Yep, that is the standard inventory management model. 4 quadrant matrix from sole source/strategic to general commodities/multiple manufacturers and then a dedicated inventory/ordering strategy for each. The issue here is that the low value driver chips that had alternative suppliers are being smashed for orders so there is nothing to find anywhere. I remember having multiple suppliers for DRAM chips for instance and yet the whole industry had problems delivering. We were pushing the engineers to qualify more suppliers just to get some options and that took R&D effort as well taking them off other projects.

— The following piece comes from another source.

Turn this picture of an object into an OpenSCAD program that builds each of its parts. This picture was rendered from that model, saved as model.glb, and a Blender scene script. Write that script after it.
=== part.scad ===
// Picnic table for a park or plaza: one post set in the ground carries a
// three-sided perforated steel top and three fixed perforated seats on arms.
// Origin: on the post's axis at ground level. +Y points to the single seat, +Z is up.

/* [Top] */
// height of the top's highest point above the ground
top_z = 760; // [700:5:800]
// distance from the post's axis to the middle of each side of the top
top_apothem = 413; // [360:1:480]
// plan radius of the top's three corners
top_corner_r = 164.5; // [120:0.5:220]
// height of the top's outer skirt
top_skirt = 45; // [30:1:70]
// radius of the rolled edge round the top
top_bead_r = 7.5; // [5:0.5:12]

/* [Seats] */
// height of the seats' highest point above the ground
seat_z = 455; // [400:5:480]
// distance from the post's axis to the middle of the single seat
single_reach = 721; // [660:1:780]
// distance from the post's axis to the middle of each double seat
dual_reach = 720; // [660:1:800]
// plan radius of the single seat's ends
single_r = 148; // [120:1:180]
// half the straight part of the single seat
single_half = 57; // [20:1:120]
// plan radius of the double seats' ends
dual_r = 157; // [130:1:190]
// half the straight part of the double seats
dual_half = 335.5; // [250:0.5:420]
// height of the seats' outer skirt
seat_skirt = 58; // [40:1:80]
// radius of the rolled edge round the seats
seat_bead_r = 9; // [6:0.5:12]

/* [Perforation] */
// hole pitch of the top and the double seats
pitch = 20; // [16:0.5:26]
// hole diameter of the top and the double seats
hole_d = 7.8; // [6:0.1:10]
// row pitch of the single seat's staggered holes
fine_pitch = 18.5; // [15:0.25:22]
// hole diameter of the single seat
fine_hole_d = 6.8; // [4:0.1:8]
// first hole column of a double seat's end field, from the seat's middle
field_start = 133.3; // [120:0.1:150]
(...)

Just checked the current market and there are 5 main DRAM manufacturers now. The top 3 with 78% market share and top 5 have 98%. Qualifying 5 suppliers for each part number used is a lot of R&D effort.
Samsung Electronics Co. Ltd.
SK Hynix Inc.
Micron Technology Inc.
Nanya Technology Corporation
Winbond Electronics Corporation


----------



## Chaitanya (Jul 7, 2021)

David - Sydney said:


> Yep, that is the standard inventory management model. 4 quadrant matrix from sole source/strategic to general commodities/multiple manufacturers and then a dedicated inventory/ordering strategy for each. The issue here is that the low value driver chips that had alternative suppliers are being smashed for orders so there is nothing to find anywhere. I remember having multiple suppliers for DRAM chips for instance and yet the whole industry had problems delivering. We were pushing the engineers to qualify more suppliers just to get some options and that took R&D effort as well taking them off other projects.
> 
> Just checked the current market and there are 5 main DRAM manufacturers now. The top 3 with 78% market share and top 5 have 98%. Qualifying 5 suppliers for each part number used is a lot of R&D effort.
> Samsung Electronics Co. Ltd.
> ...


Very similar situation with Fabs and right now even Intel(who used to be the leader of fabs) is placing orders with TSMC for chips.


----------



## Mt Spokane Photography (Jul 7, 2021)

I cancelled my pre-order for the 100mm L today. I plan to get it later. I was originally going to sell my EF 100mm L but have not been using it much lately so $1500 for a new one did not make much sense.


----------



## scyrene (Jul 7, 2021)

Alas although the RF lens I most want (the 800 f/11) is in stock, I can't afford a decent RF body to mount it on.


----------



## Kuau (Jul 7, 2021)

I guess I got lucky I pickup my
RF 400/2.8 today


----------



## Kit. (Jul 7, 2021)

unfocused said:


> Do they even know yet what the demand is for the 14-35?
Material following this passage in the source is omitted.